The exercise | The data below must be copied in full and without any change.

(CAD and scene scripts)

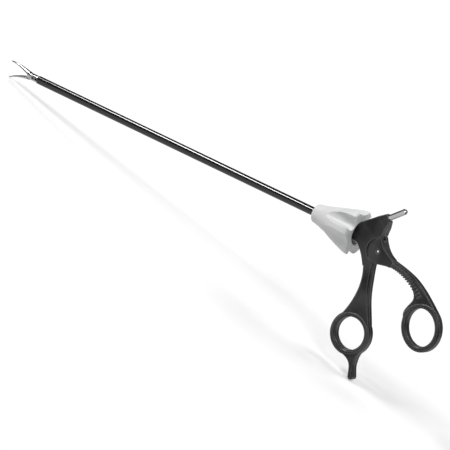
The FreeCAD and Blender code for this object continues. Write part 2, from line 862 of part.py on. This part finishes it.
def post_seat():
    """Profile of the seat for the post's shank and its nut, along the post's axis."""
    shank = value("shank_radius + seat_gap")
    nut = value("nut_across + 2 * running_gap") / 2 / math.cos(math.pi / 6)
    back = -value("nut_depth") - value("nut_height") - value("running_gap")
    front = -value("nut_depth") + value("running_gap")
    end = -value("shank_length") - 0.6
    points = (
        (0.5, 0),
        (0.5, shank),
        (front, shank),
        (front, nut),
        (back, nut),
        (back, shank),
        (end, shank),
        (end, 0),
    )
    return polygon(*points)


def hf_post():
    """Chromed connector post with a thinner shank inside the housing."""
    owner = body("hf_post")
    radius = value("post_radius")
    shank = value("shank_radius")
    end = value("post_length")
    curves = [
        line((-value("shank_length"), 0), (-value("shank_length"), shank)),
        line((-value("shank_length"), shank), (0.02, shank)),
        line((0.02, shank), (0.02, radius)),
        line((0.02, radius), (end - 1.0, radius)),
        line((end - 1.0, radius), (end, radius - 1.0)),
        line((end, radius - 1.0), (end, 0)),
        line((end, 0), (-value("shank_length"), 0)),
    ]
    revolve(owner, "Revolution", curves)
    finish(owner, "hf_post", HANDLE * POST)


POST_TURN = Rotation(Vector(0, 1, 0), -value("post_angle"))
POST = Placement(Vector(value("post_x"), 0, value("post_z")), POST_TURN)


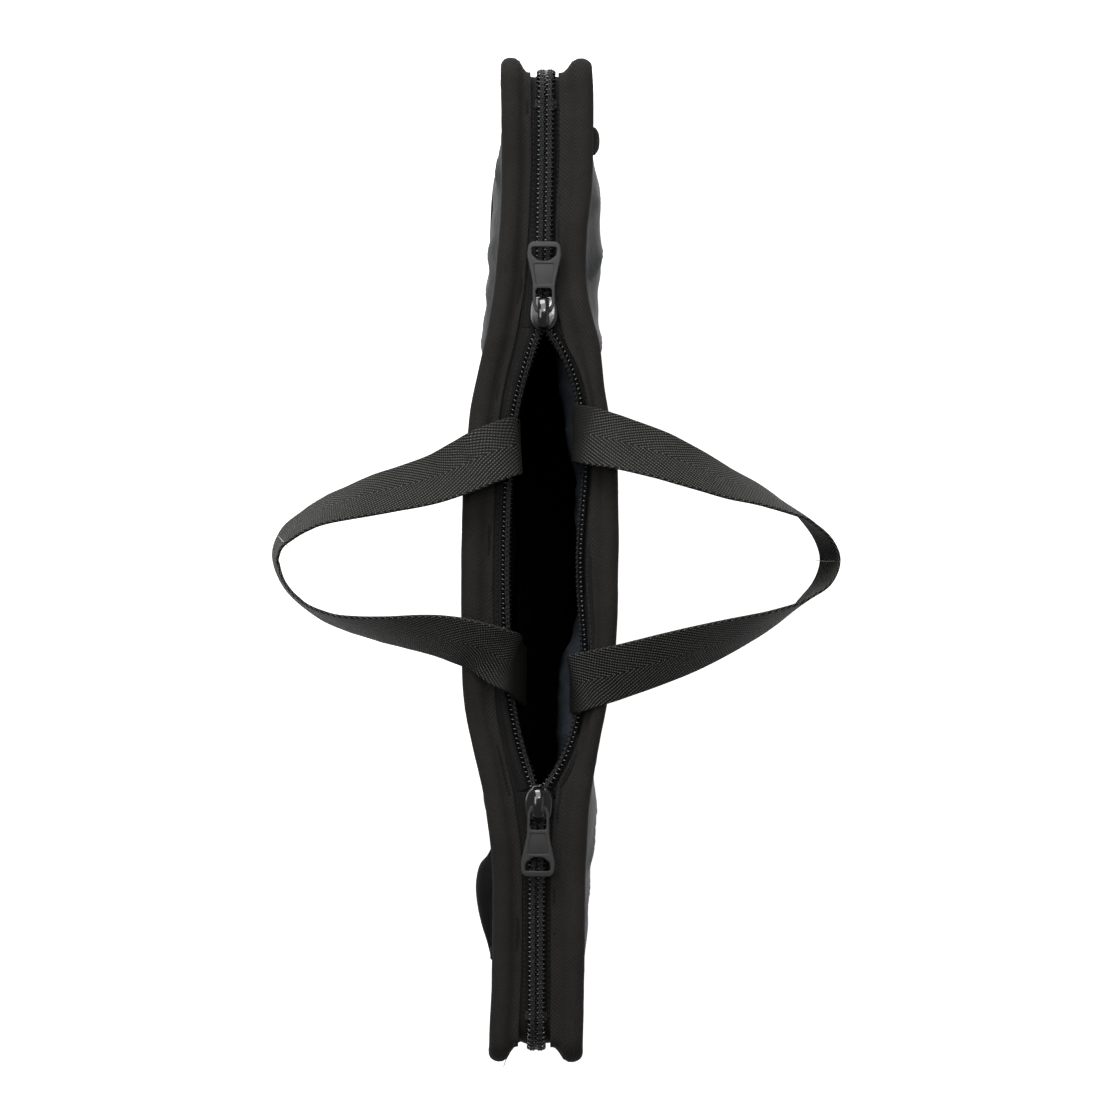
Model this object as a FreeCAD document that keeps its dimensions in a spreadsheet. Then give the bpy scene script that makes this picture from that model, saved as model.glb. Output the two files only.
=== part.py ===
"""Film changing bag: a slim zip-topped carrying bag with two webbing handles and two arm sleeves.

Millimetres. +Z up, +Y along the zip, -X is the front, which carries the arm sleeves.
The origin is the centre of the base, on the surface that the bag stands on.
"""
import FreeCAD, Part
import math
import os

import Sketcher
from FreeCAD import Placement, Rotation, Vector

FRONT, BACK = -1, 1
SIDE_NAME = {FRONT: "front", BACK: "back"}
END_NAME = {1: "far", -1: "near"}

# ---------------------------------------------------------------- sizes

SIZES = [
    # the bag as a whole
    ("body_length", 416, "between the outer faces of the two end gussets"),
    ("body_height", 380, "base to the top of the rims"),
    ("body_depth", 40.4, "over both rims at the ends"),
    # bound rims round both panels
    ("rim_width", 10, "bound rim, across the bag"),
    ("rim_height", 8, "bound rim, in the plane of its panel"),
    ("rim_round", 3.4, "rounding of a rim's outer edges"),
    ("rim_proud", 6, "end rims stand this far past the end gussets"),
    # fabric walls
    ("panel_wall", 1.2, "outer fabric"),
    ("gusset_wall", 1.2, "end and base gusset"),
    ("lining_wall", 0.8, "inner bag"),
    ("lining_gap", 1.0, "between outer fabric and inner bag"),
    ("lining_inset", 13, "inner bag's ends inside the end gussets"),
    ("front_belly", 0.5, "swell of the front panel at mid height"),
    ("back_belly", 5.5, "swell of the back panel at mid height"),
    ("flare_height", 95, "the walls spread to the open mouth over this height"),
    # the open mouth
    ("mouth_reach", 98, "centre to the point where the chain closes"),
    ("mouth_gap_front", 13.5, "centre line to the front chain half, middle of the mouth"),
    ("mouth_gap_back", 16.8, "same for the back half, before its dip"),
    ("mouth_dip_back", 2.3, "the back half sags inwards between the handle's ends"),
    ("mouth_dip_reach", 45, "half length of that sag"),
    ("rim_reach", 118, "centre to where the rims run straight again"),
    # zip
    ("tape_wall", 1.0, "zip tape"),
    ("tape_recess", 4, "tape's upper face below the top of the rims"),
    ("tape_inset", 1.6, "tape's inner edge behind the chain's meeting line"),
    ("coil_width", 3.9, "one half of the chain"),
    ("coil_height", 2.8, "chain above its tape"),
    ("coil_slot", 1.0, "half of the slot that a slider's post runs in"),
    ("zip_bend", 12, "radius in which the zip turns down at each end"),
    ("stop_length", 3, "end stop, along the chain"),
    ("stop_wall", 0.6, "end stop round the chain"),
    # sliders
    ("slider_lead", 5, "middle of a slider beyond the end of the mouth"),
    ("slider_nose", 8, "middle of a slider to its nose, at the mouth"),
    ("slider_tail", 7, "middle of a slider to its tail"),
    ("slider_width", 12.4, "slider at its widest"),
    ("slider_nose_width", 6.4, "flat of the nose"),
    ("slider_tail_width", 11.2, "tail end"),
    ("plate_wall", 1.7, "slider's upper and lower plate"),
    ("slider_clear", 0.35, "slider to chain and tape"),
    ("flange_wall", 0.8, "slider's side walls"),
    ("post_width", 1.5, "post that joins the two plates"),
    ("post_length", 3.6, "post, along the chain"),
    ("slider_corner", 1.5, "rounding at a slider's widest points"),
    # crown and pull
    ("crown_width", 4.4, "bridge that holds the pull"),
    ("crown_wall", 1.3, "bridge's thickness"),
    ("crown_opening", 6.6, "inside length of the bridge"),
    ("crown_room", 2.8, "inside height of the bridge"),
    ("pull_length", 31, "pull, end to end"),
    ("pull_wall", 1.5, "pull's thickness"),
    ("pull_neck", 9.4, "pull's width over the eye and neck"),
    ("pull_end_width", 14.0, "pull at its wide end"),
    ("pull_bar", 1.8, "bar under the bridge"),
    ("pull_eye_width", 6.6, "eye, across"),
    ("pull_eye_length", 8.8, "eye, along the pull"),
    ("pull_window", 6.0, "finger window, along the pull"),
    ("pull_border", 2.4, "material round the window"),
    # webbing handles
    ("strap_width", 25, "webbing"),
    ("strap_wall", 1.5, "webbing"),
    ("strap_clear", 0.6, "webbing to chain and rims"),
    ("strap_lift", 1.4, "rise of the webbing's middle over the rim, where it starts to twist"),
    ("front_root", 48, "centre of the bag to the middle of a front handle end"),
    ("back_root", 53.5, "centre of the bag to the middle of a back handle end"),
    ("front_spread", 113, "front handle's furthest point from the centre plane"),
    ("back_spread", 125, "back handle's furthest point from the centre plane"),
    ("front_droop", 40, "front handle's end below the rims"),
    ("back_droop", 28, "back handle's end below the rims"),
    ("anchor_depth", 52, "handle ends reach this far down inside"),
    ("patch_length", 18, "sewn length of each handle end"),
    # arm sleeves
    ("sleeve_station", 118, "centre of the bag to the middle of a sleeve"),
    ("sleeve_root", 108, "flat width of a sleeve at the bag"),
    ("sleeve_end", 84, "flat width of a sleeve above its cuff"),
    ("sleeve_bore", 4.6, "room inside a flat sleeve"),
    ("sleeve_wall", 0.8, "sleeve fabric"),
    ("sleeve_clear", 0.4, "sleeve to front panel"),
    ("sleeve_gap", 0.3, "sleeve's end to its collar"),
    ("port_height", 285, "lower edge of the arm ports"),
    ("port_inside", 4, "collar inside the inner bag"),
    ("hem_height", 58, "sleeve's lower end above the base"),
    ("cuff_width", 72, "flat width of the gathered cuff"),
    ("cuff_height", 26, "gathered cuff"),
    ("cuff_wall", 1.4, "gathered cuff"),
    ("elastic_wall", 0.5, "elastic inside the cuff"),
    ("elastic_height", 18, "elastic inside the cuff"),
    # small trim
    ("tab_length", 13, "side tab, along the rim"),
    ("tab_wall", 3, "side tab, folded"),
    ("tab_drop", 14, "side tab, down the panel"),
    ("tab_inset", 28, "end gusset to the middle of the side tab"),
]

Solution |
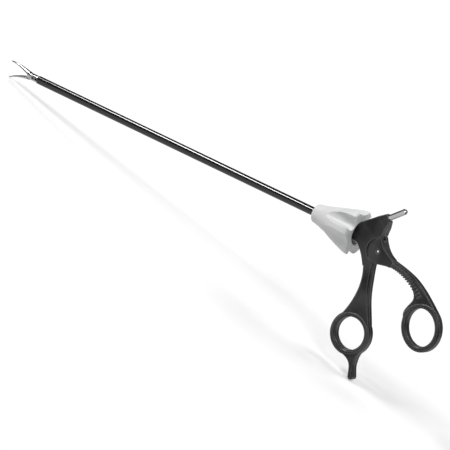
The FreeCAD and Blender code for this object continues. Write part 2, from line 862 of part.py on. This part finishes it.
def post_seat():
    """Profile of the seat for the post's shank and its nut, along the post's axis."""
    shank = value("shank_radius + seat_gap")
    nut = value("nut_across + 2 * running_gap") / 2 / math.cos(math.pi / 6)
    back = -value("nut_depth") - value("nut_height") - value("running_gap")
    front = -value("nut_depth") + value("running_gap")
    end = -value("shank_length") - 0.6
    points = (
        (0.5, 0),
        (0.5, shank),
        (front, shank),
        (front, nut),
        (back, nut),
        (back, shank),
        (end, shank),
        (end, 0),
    )
    return polygon(*points)


def hf_post():
    """Chromed connector post with a thinner shank inside the housing."""
    owner = body("hf_post")
    radius = value("post_radius")
    shank = value("shank_radius")
    end = value("post_length")
    curves = [
        line((-value("shank_length"), 0), (-value("shank_length"), shank)),
        line((-value("shank_length"), shank), (0.02, shank)),
        line((0.02, shank), (0.02, radius)),
        line((0.02, radius), (end - 1.0, radius)),
        line((end - 1.0, radius), (end, radius - 1.0)),
        line((end, radius - 1.0), (end, 0)),
        line((end, 0), (-value("shank_length"), 0)),
    ]
    revolve(owner, "Revolution", curves)
    finish(owner, "hf_post", HANDLE * POST)


POST_TURN = Rotation(Vector(0, 1, 0), -value("post_angle"))
POST = Placement(Vector(value("post_x"), 0, value("post_z")), POST_TURN)


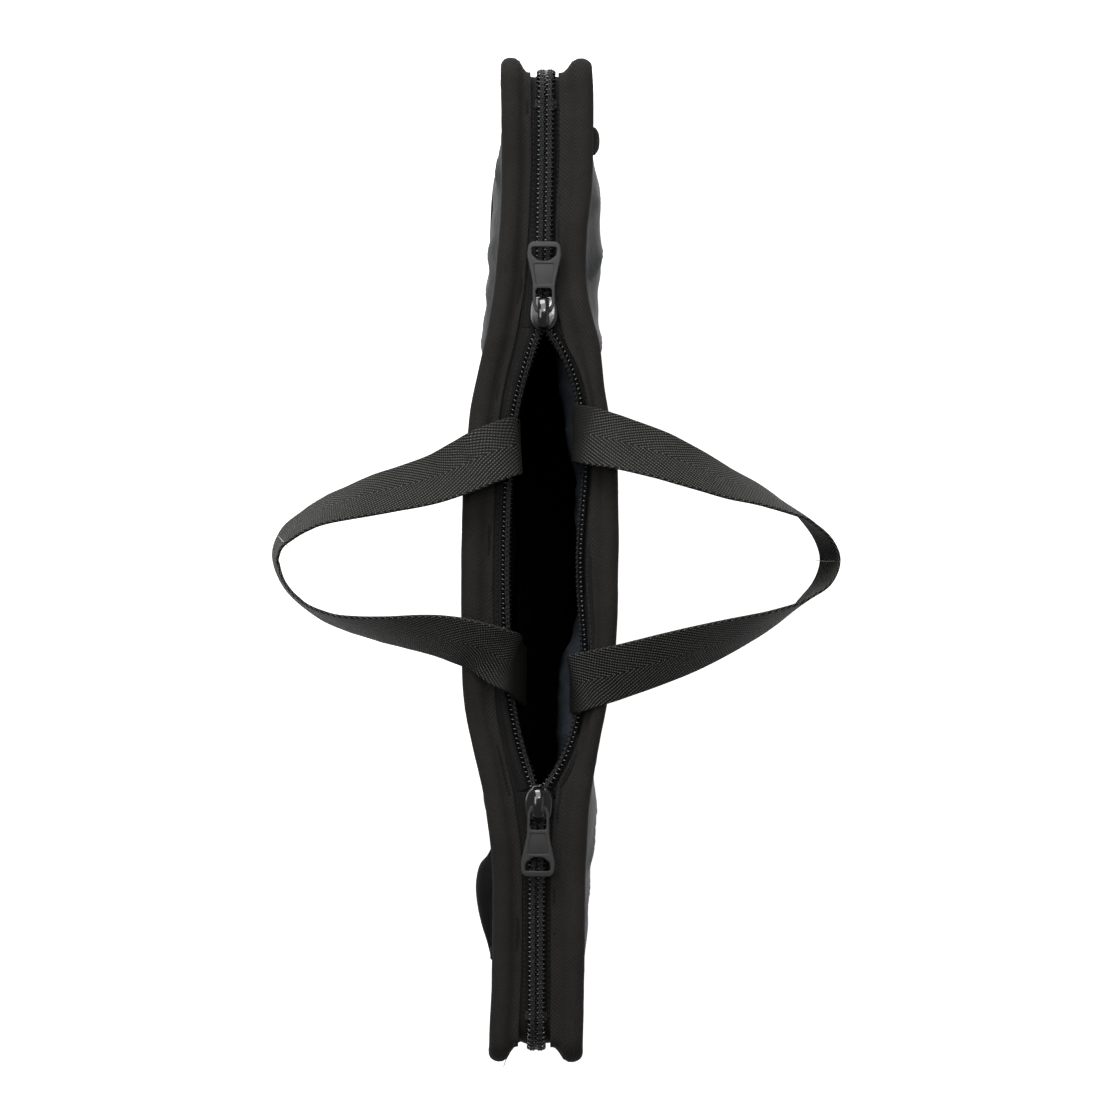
Model this object as a FreeCAD document that keeps its dimensions in a spreadsheet. Then give the bpy scene script that makes this picture from that model, saved as model.glb. Output the two files only.
=== part.py ===
"""Film changing bag: a slim zip-topped carrying bag with two webbing handles and two arm sleeves.

Millimetres. +Z up, +Y along the zip, -X is the front, which carries the arm sleeves.
The origin is the centre of the base, on the surface that the bag stands on.
"""
import FreeCAD, Part
import math
import os

import Sketcher
from FreeCAD import Placement, Rotation, Vector

FRONT, BACK = -1, 1
SIDE_NAME = {FRONT: "front", BACK: "back"}
END_NAME = {1: "far", -1: "near"}

# ---------------------------------------------------------------- sizes

SIZES = [
    # the bag as a whole
    ("body_length", 416, "between the outer faces of the two end gussets"),
    ("body_height", 380, "base to the top of the rims"),
    ("body_depth", 40.4, "over both rims at the ends"),
    # bound rims round both panels
    ("rim_width", 10, "bound rim, across the bag"),
    ("rim_height", 8, "bound rim, in the plane of its panel"),
    ("rim_round", 3.4, "rounding of a rim's outer edges"),
    ("rim_proud", 6, "end rims stand this far past the end gussets"),
    # fabric walls
    ("panel_wall", 1.2, "outer fabric"),
    ("gusset_wall", 1.2, "end and base gusset"),
    ("lining_wall", 0.8, "inner bag"),
    ("lining_gap", 1.0, "between outer fabric and inner bag"),
    ("lining_inset", 13, "inner bag's ends inside the end gussets"),
    ("front_belly", 0.5, "swell of the front panel at mid height"),
    ("back_belly", 5.5, "swell of the back panel at mid height"),
    ("flare_height", 95, "the walls spread to the open mouth over this height"),
    # the open mouth
    ("mouth_reach", 98, "centre to the point where the chain closes"),
    ("mouth_gap_front", 13.5, "centre line to the front chain half, middle of the mouth"),
    ("mouth_gap_back", 16.8, "same for the back half, before its dip"),
    ("mouth_dip_back", 2.3, "the back half sags inwards between the handle's ends"),
    ("mouth_dip_reach", 45, "half length of that sag"),
    ("rim_reach", 118, "centre to where the rims run straight again"),
    # zip
    ("tape_wall", 1.0, "zip tape"),
    ("tape_recess", 4, "tape's upper face below the top of the rims"),
    ("tape_inset", 1.6, "tape's inner edge behind the chain's meeting line"),
    ("coil_width", 3.9, "one half of the chain"),
    ("coil_height", 2.8, "chain above its tape"),
    ("coil_slot", 1.0, "half of the slot that a slider's post runs in"),
    ("zip_bend", 12, "radius in which the zip turns down at each end"),
    ("stop_length", 3, "end stop, along the chain"),
    ("stop_wall", 0.6, "end stop round the chain"),
    # sliders
    ("slider_lead", 5, "middle of a slider beyond the end of the mouth"),
    ("slider_nose", 8, "middle of a slider to its nose, at the mouth"),
    ("slider_tail", 7, "middle of a slider to its tail"),
    ("slider_width", 12.4, "slider at its widest"),
    ("slider_nose_width", 6.4, "flat of the nose"),
    ("slider_tail_width", 11.2, "tail end"),
    ("plate_wall", 1.7, "slider's upper and lower plate"),
    ("slider_clear", 0.35, "slider to chain and tape"),
    ("flange_wall", 0.8, "slider's side walls"),
    ("post_width", 1.5, "post that joins the two plates"),
    ("post_length", 3.6, "post, along the chain"),
    ("slider_corner", 1.5, "rounding at a slider's widest points"),
    # crown and pull
    ("crown_width", 4.4, "bridge that holds the pull"),
    ("crown_wall", 1.3, "bridge's thickness"),
    ("crown_opening", 6.6, "inside length of the bridge"),
    ("crown_room", 2.8, "inside height of the bridge"),
    ("pull_length", 31, "pull, end to end"),
    ("pull_wall", 1.5, "pull's thickness"),
    ("pull_neck", 9.4, "pull's width over the eye and neck"),
    ("pull_end_width", 14.0, "pull at its wide end"),
    ("pull_bar", 1.8, "bar under the bridge"),
    ("pull_eye_width", 6.6, "eye, across"),
    ("pull_eye_length", 8.8, "eye, along the pull"),
    ("pull_window", 6.0, "finger window, along the pull"),
    ("pull_border", 2.4, "material round the window"),
    # webbing handles
    ("strap_width", 25, "webbing"),
    ("strap_wall", 1.5, "webbing"),
    ("strap_clear", 0.6, "webbing to chain and rims"),
    ("strap_lift", 1.4, "rise of the webbing's middle over the rim, where it starts to twist"),
    ("front_root", 48, "centre of the bag to the middle of a front handle end"),
    ("back_root", 53.5, "centre of the bag to the middle of a back handle end"),
    ("front_spread", 113, "front handle's furthest point from the centre plane"),
    ("back_spread", 125, "back handle's furthest point from the centre plane"),
    ("front_droop", 40, "front handle's end below the rims"),
    ("back_droop", 28, "back handle's end below the rims"),
    ("anchor_depth", 52, "handle ends reach this far down inside"),
    ("patch_length", 18, "sewn length of each handle end"),
    # arm sleeves
    ("sleeve_station", 118, "centre of the bag to the middle of a sleeve"),
    ("sleeve_root", 108, "flat width of a sleeve at the bag"),
    ("sleeve_end", 84, "flat width of a sleeve above its cuff"),
    ("sleeve_bore", 4.6, "room inside a flat sleeve"),
    ("sleeve_wall", 0.8, "sleeve fabric"),
    ("sleeve_clear", 0.4, "sleeve to front panel"),
    ("sleeve_gap", 0.3, "sleeve's end to its collar"),
    ("port_height", 285, "lower edge of the arm ports"),
    ("port_inside", 4, "collar inside the inner bag"),
    ("hem_height", 58, "sleeve's lower end above the base"),
    ("cuff_width", 72, "flat width of the gathered cuff"),
    ("cuff_height", 26, "gathered cuff"),
    ("cuff_wall", 1.4, "gathered cuff"),
    ("elastic_wall", 0.5, "elastic inside the cuff"),
    ("elastic_height", 18, "elastic inside the cuff"),
    # small trim
    ("tab_length", 13, "side tab, along the rim"),
    ("tab_wall", 3, "side tab, folded"),
    ("tab_drop", 14, "side tab, down the panel"),
    ("tab_inset", 28, "end gusset to the middle of the side tab"),
]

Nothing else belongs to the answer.